After fierce resistance from the gun lobby and its allies in Congress, Attorney General Eric Holder has dialed back talk about reimposing a federal assault weapons ban to help curb the spiraling violence in Mexico.

As much as 90 percent of the assault weapons and other guns used by Mexican drug cartels are coming from the United States, fueling drug-related violence that is believed to have killed more than 7,000 people since January 2008, according to estimates by Mexican and U.S. law enforcement officials. But the political obstacles to addressing the U.S.-to-Mexico weapons flow are dramatically underscored by Holder's experience in just the last few weeks.

Liberals have been trying to limit Second Amendment rights for decades now. The argument has always rested on the damage that American guns do to American communities. Every time there's another school shooting -- a Virginia Tech or a Columbine -- editorial boards across the country demand some new firearms regulations. But Americans have rejected those arguments. They want their guns. They've weighed the costs and benefits and decided in favor of gun rights. The Supreme Court has come down in favor of an individual right to bear arms. The matter has been settled.

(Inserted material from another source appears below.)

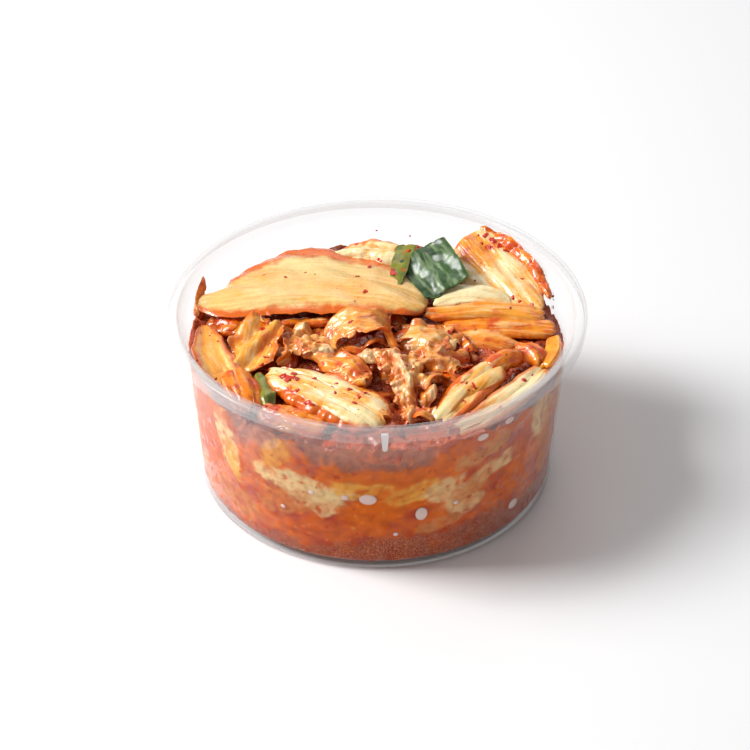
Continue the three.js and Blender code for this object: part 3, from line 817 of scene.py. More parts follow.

But for some reason Eric Holder, and apparently many in the press, have some absurd idea that the violence in Mexico will make Americans change their minds. Columbine didn't do it, but a Mexican drug war will finally convince law-abiding Americans that their tradition of gun-ownership simply comes with too high a price. Right. Because American gun-owners lose a lot of sleep worrying about drug-fueled violence in Nuevo Laredo.